Of course, if you really want to talk about dumb, just check out the teenagers who Suzanne recruits to kill her husband.  They’ve been appearing in a documentary that Suzanne’s been shooting.  The documentary’s title is “Teens Speak Out,” which is something of an ironic title since none of the teens that Suzanne interviews really has anything to say.  Lydia (Allison Folland) is just happy that the “glamorous” Suzanne is pretending to care about her.  Russell (Casey Affleck) is the type of grinning perv who drops a pen just so he can try to get a peek up Suzanne’s skirt while he’s on the floor retrieving it.  And then there’s Jimmy (Joaquin Phoenix), with his flat voice and his blank stare.  Jimmy is briefly Suzanne’s lover before he ends up in prison for murdering her husband.  It doesn’t take much to convince Jimmy to commit murder, either.  Apparently, all you have to do is dance to Lynard Skynard while it’s raining outside.  Media interviews with Lydia, Jimmy, Suzanne, and Larry’s sister (Ileana Douglas) are sprinkled throughout the film and Jimmy continues to insist that he will always love Suzanne.

As for Suzanne, she’s got stardom to worry about….

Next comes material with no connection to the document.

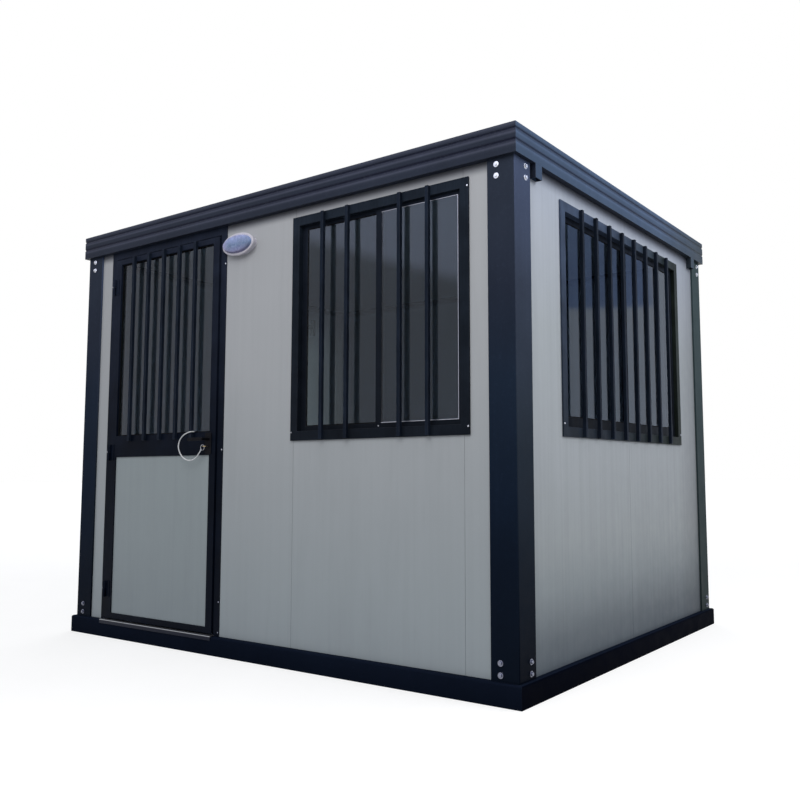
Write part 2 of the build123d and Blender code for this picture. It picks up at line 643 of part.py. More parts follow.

Though the subject matter is a bit familiar and the film, made before the age of Twitter and Instagram, is a bit dated, To Die For‘s satire still carries a powerful bite.  One need only watch A&E or the Crime and Investigation network to see that Suzanne was absolutely correct when she decided that killing her husband would make her a star.  If To Die For were made today, you could easily imagine Suzanne leveraging her infamy into an appearance on Dancing With The Stars and maybe Celebrity Big Brother.  At the very least. she could get her own house hunting show on HGTV.  Delivering her often sociopathic dialogue with a perky smile and a positive attitude, Nicole Kidman is absolutely chilling as Suzanne.  Meanwhile, Joaquin Phoenix’s blank stare will continue to haunt you long after the film ends.

And speaking of endings, To Die For has a great one.  You’ll never hear Season of the Witch the same way again!